26 April 2010

“Don’t mention abiogenesis!” – You should, actually

ResearchBlogging.org“Origin” means beginning. So it’s unfortunate that the best known book on the subject of evolution is On the Origin of Species. Because the theory of evolution by natural selection is not, strictly speaking, about the origin of life.

A recent article by Paz-y-Miño and Espinoza made that rookie mistake. And they got called on it. And quite right, too. The letter writers, Rice and colleagues, however, are upset not just because Paz-y-Miño and Espinoza use the theory too loosely.

They’re scared.

The first reason they give to separate evolution from the question of the origin of life (a.k.a. abiogenesis) is:

(S)tudents often hold more tightly to a supernatural account for the origin of life than they do to a supernatural account for how the diversity of life arose(.)

This sounds dangerously like self-censorship.

I can almost hear Basil Fawlty’s voice in my head: “Whatever you do, don’t mention the origin of life!”

We talk about the branching pattern of classification as evidence for evolution. We talk about commonalities of living things as evidence for evolution. When you examine those pieces of evidence for evolution, it is a logical inference that life originated on this planet once. To completely separate natural selection and abiogenesis does a disservice to both.

Darwin, as usual, was ahead of the game and saw the two were logically connected. The last chapter of Origin (first edition), he wrote:

(A)ll living things have much in common, in their chemical composition, their germinal vesicles, their cellular structure, and their laws of growth and reproduction. ... Therefore I should infer from analogy that probably all the organic beings which have ever lived on this earth have descended from some one primordial form, into which life was first breathed.

Rice and colleagues also argue that abiogenesis is more the domain of physics and chemistry than biology. This sounds like an easy excuse for timid teachers: “Not my department, have a nice day.”

Scientists working on the origin of life problem are going to be testing hypotheses that life originated following the regular laws of chemistry and physics. That is, they will be testing materialistic hypotheses. Yes, some people are going to have problems with that for religious reasons, and won’t like that science does not allow for the immaterial. Yes, scientists currently have fewer responses to religious objections to abiogenesis.

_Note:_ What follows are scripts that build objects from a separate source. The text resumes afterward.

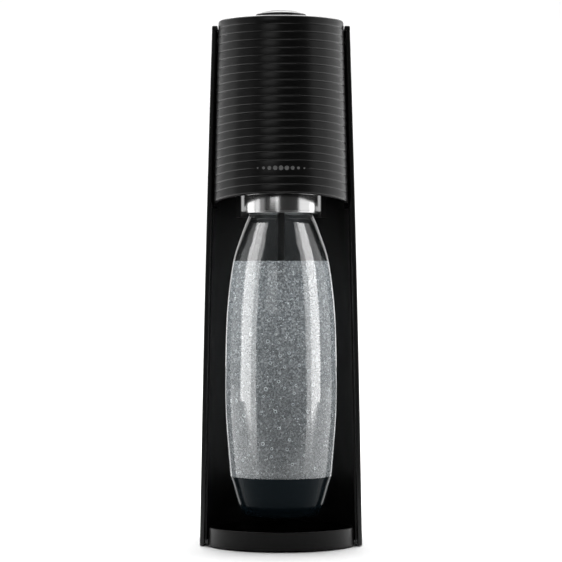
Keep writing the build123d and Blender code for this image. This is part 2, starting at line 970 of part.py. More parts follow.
def make_gas_tube():
    tube_radius = 2.0
    route = [
        (-12, valve_front, 382),
        (-12, 8, 382),
        (feed_x, -14, 378),
        (feed_x, tilt_pivot[0], 360),
        (feed_x, tilt_pivot[0], tilt_pivot[1] + fitting_size[2] / 2),
    ]
    runs = [Vector(*b) - Vector(*a) for a, b in zip(route, route[1:])]
    bends = []
    for run, following in zip(runs, runs[1:]):
        turn = run.get_angle(following)
        bends.append(0.45 * min(run.length, following.length) / tan(radians(turn / 2)))
    print("gas tube bend radii", [round(r, 1) for r in bends])
    with BuildPart() as gas_tube:
        with BuildLine() as path:
            FilletPolyline(*route, radius=bends)
        with BuildSketch(Plane(origin=route[0], z_dir=(0, -1, 0))):
            Circle(tube_radius)
        sweep(path=path.line)
    save(gas_tube, "gas_tube")


# ---- bottle ----

def bottle_form(shrink, floor):
    """The bottle's turned form below its neck, with its wall taken off by shrink."""
    foot = [(max(r - shrink, 0), max(z, floor)) for r, z in heel_outline]
    side = [(r - shrink, z) for r, z in [(rim_radius, cap_rim + 2 * shrink), *body_side]]
    neck = (neck_radius if shrink == 0 else neck_bore, neck_bottom)
    with BuildPart() as form:
        with BuildSketch(Plane(origin=(0, bottle_y, 0), x_dir=(1, 0, 0), z_dir=(0, -1, 0))):
            with BuildLine():
                Polyline(*foot, side[0])
                Spline(*side, neck, tangents=[(0.12, 1), (0, 1)])
                Polyline(neck, (0, neck_bottom), foot[0])
            make_face()
        revolve(axis=Axis((0, bottle_y, 0), (0, 0, 1)))
    return form.part


def make_bottle_body():
    with BuildPart() as bottle_body:
        add(bottle_form(0, heel_outline[0][1]))
        add(lathe([
            (0, neck_bottom),
            (neck_radius, neck_bottom),
            (neck_radius, ring_bottom),
            (ring_radius, ring_bottom),
            (ring_radius, ring_top),
            (neck_radius, ring_top),
            (neck_radius, bottle_mouth),
            (0, bottle_mouth),
        ]))
        add(bottle_form(bottle_wall, heel_outline[0][1] + bottle_wall), mode=Mode.SUBTRACT)
        with BuildSketch(Plane.XY.offset(neck_bottom)):
            with Locations((0, bottle_y)):
                Circle(neck_bore)
        extrude(amount=bottle_mouth - neck_bottom, mode=Mode.SUBTRACT)
    save(bottle_body, "bottle_body")


def make_bottle_base_cap():
    with BuildPart() as bottle_base_cap:
        with BuildSketch(Plane(origin=(0, bottle_y, 0), x_dir=(1, 0, 0), z_dir=(0, -1, 0))):
            with BuildLine():
                Line((0, bottle_bottom), cap_side[0])
                Spline(*cap_side, tangents=[(1, 0.15), (0.2, 1)])
                Polyline((rim_radius, cap_rim), *reversed(heel_outline), (0, bottle_bottom))
            make_face()
        revolve(axis=Axis((0, bottle_y, 0), (0, 0, 1)))
    save(bottle_base_cap, "bottle_base_cap")


# ---- drip tray ----

def tray_face(inset, height):
    """The tray's plan at a height: two arcs that meet beside the rails."""
    nose = tray_front_radius - inset
    tail = tray_back_radius - inset
    nose_centre = front_y + tray_front_radius
    tail_centre = tray_back - tray_back_radius
    gap = nose_centre - tail_centre
    meet = (tail * tail - nose * nose + gap * gap) / (2 * gap) + tail_centre
    corner = (tail * tail - (meet - tail_centre) ** 2) ** 0.5
    with BuildSketch(Plane.XY.offset(height)) as plan:
        with BuildLine():
            ThreePointArc((corner, meet), (0, nose_centre - nose), (-corner, meet))
            ThreePointArc((-corner, meet), (0, tail_centre + tail), (corner, meet))
        make_face()
        fillet(plan.vertices(), tail / 2)
    return plan.sketch


def make_drip_tray():
    nose_centre = front_y + tray_front_radius
    dish_floor = tray_underside + tray_floor
    with BuildPart() as drip_tray:
        extrude(tray_face(0, tray_underside), amount=tray_rim - tray_underside)
        extrude(tray_face(tray_wall, dish_floor), amount=tray_rim, mode=Mode.SUBTRACT)
        rim = drip_tray.edges().group_by(Axis.Z)[-1]
        fillet(rim, tray_rim_radius)
        with BuildSketch(Plane.XY.offset(skirt_bottom)):
            with Locations((0, nose_centre)):
                Circle(tray_front_radius)
                Circle(tray_front_radius - skirt_wall, mode=Mode.SUBTRACT)
            with Locations((0, skirt_end_y + tray_front_radius)):
                Rectangle(3 * tray_front_radius, 2 * tray_front_radius, mode=Mode.SUBTRACT)
        extrude(amount=tray_underside - skirt_bottom)
    save(drip_tray, "drip_tray")


make_main_housing()
make_rear_cover()
make_cover_latch()
make_top_cap()
make_base_plate()
make_base_screws()
make_rubber_feet()
make_recess_liner()
make_head_shell()
make_button_guide()
make_button_cap()
make_button_spring()
make_gas_lever()
make_lever_pin()
make_valve_block()
make_cylinder_seal()
make_valve_pin()
make_upper_frame()
make_frame_screws()
make_bail_pins()
make_cylinder_lever()
make_gas_cylinder()
make_cylinder_valve()
make_lift_yoke()
make_cylinder_seat()
make_tilt_pins()
make_nozzle_block()
make_relief_valve()
make_nozzle()
make_nozzle_seal()
make_bottle_cradle()
make_trim_band()
make_rear_collar()
make_gas_fitting()
make_gas_tube()
make_bottle_body()
make_bottle_base_cap()
make_drip_tray()
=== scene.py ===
import json
import math

import bmesh
import bpy
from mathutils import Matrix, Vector


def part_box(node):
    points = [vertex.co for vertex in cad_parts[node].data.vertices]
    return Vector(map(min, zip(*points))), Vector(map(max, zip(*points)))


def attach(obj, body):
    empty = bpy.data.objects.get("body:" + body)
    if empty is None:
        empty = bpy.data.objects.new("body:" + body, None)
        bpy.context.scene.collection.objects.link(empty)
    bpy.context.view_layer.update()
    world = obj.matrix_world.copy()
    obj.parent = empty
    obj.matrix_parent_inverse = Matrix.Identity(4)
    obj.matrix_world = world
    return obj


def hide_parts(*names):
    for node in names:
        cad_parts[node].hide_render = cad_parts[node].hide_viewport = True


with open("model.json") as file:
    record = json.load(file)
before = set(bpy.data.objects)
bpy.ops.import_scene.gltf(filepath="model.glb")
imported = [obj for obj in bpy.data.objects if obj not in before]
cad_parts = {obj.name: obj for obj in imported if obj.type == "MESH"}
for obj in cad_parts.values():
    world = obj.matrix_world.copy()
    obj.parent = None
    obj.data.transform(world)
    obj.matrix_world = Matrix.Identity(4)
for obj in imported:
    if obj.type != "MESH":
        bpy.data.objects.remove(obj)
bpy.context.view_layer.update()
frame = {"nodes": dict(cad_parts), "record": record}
nodes = frame["nodes"]


# Node trees: a wire is a socket that takes part in Python expressions

class Wire:
    def __init__(self, tree, socket):
        self.tree = tree
        self.socket = socket

    def maths(self, operation, *others):
        return self.tree.node("ShaderNodeMath", {"operation": operation}, dict(enumerate((self,) + others)))

    def atLeast(self, low):
        return self.maths("MAXIMUM", low)

    def atMost(self, high):
        return self.maths("MINIMUM", high)

    def __add__(self, other):
        return self.maths("ADD", other)

    def __radd__(self, other):
        return self + other

    def __sub__(self, other):
        return self.maths("SUBTRACT", other)

    def __rsub__(self, other):
        return self * -1.0 + other

    def __mul__(self, other):
        return self.maths("MULTIPLY", other)

    def __truediv__(self, other):
        return self.maths("DIVIDE", other)

    def __lt__(self, other):
        return self.maths("LESS_THAN", other)

    def __gt__(self, other):
        return self.maths("GREATER_THAN", other)


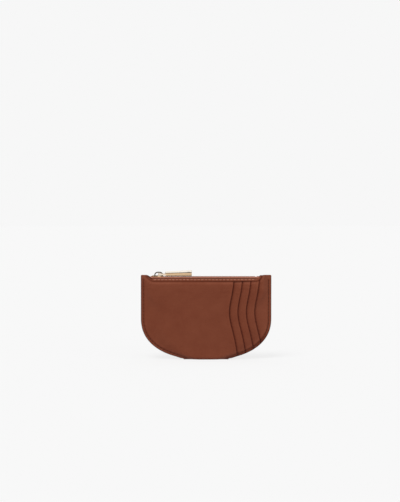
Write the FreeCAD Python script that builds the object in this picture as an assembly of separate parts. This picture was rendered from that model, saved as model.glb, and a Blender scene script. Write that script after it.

But there is no point in trying to hide the science around the origin of life under the rug in an effort to get people to buy into evolution. It’s a cowardly way to teach science.

References

Paz-y-Miño C., G., & Espinosa, A. (2009). Acceptance of Evolution Increases with Student Academic Level: A Comparison Between a Secular and a Religious College Evolution: Education and Outreach, 2 (4), 655-675 DOI: 10.1007/s12052-009-0175-7

Rice, J., Warner, D., Kelly, C., Clough, M., & Colbert, J. (2010). The Theory of Evolution is Not an Explanation for the Origin of Life Evolution: Education and Outreach DOI: 10.1007/s12052-010-0225-1

Graphic by Arenamontanus on Flickr. Used under a Creative Commons license.

5 comments:

Will said...

Re: "science does not allow for the immaterial"

Science does allow for the immaterial, like gravity and electromagnetism. Even religion and science are not at odds - its just that noone has supplied rigorous evidence for a god yet. Oh, and if someone did then we'd have a new science to study: deopsychology. As long as you can run experiments, you can have a science. :)

Zen said...

Gravity and electromagnetism are not immaterial in the sense that the word "materialism" -- or, more properly speaking, "physicalism" -- is used in science. They're not in the same league as soul, vital forces, miracles, and so on.

Bjørn Østman said...

“Origin” means beginning. So it’s unfortunate that the best known book on the subject of evolution is On the Origin of Species. Because the theory of evolution is not about the origin of life.

Wouldn't that be why Darwin's book isn't called 'On the Origin of Life', but '... of Species'?

Zen said...

Sure. But On the Origin of Species by Means of Natural Selection, or, or the Preservation of Favoured Races in the Struggle for Life is often referred to by just that one word, Origin.

It's also easy to see how someone might take the origin of species to mean the origin of all species, as in, the first creation of life.

Arguably a better title would have been the On the Diversification of Species. Wouldn't roll of the tongue as easily, though.

The Cave of the Dead said...

This is why Darwin compiled such a body of evidence and argument before publishing: he knew there would be a tremendous religious backlash, and wanted to be as covered as possible.

While scientists should not be blabbing to a hostile world about a material theory of ambiogenesis without convincing evidence for specific mechanisms, it shouldn't stop scientists talking about it in scientific discussions - including the science classroom.

Scientists must obviously work from the known into the unknown. And mystical theories posit unknown mechanisms (or "bullshit," as most of us call it), that are usually explicitly un-testable, that shouldn't be considered until there is evidence. If students can't get that, how are they to learn science?

Finally, it isn't Darwin's or any biologist's fault that The Origin's title is misunderstood. A book called, "The Origin of South Indian Dance," should similarly not be understood as a book about the origin of life.